### Task goal
Give back exactly the lines running from the line that holds "covers the back" through the line that holds "zip(*points))), Vector(map(max, zip(*points)))", ends included, and no other lines.
- - - - - - -
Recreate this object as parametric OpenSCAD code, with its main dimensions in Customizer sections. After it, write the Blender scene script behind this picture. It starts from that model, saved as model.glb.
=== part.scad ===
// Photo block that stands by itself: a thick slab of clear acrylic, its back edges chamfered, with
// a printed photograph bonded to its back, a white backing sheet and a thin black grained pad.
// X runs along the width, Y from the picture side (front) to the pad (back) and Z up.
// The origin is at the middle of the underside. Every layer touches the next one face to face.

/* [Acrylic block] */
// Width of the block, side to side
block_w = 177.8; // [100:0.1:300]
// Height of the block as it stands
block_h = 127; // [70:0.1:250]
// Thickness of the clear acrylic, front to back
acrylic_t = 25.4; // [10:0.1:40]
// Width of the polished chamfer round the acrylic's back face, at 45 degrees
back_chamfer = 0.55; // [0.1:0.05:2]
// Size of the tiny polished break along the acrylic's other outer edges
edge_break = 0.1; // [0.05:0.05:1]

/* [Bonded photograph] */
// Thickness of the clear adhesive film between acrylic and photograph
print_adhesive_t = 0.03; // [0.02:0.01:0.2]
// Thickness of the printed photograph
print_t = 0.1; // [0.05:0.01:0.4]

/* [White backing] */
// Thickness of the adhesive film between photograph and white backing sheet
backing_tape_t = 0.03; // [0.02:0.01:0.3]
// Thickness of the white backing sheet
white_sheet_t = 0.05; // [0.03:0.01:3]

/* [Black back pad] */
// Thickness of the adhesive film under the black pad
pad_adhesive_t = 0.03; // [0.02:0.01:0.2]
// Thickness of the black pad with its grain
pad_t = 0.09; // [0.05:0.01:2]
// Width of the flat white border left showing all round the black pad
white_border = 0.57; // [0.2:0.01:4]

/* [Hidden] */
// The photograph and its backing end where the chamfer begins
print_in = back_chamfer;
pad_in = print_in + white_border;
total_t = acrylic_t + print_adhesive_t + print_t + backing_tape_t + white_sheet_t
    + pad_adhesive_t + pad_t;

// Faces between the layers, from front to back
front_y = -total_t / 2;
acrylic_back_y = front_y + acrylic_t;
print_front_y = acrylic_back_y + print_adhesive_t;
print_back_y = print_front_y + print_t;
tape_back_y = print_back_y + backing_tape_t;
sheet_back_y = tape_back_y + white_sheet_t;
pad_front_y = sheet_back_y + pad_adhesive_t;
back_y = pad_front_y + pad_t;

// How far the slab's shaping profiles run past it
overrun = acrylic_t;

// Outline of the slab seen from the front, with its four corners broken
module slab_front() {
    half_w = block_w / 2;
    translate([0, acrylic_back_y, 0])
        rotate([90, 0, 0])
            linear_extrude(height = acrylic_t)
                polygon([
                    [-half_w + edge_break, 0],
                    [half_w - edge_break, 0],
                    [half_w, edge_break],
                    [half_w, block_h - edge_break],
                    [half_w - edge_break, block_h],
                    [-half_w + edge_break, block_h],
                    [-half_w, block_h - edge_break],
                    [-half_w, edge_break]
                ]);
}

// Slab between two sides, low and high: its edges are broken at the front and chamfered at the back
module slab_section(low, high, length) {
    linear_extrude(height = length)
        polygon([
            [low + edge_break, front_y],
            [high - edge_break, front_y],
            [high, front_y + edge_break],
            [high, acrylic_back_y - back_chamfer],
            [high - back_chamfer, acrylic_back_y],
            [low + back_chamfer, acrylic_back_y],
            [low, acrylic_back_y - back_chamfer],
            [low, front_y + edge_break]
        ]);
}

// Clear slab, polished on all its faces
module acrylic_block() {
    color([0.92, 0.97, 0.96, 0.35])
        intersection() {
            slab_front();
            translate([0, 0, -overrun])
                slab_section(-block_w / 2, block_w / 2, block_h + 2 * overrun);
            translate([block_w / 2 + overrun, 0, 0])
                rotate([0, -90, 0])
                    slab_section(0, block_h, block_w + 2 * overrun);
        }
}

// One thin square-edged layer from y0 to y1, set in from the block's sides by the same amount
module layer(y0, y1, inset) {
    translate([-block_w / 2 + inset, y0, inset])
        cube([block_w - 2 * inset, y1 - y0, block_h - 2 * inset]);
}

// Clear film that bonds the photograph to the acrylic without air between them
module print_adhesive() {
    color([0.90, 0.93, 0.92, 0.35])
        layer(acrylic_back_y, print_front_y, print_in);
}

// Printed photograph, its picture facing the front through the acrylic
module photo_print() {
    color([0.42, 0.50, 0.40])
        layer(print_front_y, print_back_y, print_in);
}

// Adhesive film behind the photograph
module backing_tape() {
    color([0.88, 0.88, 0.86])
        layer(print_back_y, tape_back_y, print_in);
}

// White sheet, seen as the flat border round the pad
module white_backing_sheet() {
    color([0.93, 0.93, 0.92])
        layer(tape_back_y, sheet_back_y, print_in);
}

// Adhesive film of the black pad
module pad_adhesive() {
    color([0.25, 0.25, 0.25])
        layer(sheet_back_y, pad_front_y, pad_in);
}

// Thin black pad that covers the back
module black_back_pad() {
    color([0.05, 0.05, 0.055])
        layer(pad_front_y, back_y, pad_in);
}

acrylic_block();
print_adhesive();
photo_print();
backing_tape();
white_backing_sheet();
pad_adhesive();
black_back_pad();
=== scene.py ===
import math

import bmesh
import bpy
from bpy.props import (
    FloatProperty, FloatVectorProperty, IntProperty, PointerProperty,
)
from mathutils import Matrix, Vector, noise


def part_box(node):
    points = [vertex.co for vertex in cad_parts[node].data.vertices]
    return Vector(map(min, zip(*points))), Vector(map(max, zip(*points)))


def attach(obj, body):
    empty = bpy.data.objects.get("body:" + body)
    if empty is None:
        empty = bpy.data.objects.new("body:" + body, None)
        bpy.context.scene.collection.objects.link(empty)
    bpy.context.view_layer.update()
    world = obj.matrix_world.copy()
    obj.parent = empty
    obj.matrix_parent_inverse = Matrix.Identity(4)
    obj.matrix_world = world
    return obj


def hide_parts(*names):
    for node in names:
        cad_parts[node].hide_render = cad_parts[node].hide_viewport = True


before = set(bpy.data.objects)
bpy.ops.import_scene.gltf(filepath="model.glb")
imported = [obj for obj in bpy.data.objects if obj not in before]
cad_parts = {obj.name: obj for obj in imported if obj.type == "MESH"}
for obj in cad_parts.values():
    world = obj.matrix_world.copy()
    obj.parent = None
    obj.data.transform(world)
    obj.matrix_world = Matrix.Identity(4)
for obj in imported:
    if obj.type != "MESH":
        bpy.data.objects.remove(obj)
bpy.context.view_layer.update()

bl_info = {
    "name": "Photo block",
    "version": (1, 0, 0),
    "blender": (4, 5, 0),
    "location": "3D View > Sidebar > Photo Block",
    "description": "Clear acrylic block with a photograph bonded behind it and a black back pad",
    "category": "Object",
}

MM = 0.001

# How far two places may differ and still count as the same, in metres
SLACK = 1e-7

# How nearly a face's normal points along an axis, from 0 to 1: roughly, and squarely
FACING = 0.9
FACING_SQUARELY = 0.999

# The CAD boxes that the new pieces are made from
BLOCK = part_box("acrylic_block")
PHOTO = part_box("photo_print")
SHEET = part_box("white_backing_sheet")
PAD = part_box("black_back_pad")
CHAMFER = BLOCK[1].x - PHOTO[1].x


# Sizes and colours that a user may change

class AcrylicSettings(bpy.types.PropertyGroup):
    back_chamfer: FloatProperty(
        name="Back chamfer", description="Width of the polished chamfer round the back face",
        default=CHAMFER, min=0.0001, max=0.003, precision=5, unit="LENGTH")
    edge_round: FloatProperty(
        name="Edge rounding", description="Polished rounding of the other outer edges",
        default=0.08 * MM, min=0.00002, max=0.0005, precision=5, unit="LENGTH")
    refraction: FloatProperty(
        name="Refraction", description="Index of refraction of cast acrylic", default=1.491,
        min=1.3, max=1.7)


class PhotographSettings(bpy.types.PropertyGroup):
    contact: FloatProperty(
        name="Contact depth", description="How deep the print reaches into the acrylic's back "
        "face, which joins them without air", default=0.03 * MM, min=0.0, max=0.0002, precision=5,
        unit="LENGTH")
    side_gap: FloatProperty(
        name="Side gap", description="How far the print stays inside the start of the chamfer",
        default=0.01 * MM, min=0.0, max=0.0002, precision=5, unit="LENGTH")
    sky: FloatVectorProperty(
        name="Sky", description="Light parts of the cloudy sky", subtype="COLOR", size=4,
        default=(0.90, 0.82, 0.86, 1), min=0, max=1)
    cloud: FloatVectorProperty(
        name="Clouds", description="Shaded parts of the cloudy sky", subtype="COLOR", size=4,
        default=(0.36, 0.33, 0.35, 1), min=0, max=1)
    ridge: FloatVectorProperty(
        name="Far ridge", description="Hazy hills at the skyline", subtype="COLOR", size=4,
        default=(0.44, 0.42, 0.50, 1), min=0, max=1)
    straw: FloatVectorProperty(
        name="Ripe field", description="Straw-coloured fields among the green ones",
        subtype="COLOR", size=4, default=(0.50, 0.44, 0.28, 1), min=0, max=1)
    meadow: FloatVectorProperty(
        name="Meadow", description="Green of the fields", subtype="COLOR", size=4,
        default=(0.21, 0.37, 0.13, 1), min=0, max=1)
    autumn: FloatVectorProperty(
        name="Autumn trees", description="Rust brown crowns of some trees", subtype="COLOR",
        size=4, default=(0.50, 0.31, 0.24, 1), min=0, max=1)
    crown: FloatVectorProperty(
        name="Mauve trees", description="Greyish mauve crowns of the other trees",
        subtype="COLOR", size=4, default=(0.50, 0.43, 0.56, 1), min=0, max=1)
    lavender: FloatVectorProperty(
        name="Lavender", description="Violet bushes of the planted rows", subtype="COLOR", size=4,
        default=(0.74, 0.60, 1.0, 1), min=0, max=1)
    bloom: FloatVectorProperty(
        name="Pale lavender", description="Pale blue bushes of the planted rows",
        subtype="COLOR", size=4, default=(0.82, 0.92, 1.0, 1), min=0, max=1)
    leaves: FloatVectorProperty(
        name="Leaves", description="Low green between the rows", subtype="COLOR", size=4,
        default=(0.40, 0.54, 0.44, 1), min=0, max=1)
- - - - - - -
### Written solution
// Thin black pad that covers the back
module black_back_pad() {
    color([0.05, 0.05, 0.055])
        layer(pad_front_y, back_y, pad_in);
}

acrylic_block();
print_adhesive();
photo_print();
backing_tape();
white_backing_sheet();
pad_adhesive();
black_back_pad();
=== scene.py ===
import math

import bmesh
import bpy
from bpy.props import (
    FloatProperty, FloatVectorProperty, IntProperty, PointerProperty,
)
from mathutils import Matrix, Vector, noise


def part_box(node):
    points = [vertex.co for vertex in cad_parts[node].data.vertices]
    return Vector(map(min, zip(*points))), Vector(map(max, zip(*points)))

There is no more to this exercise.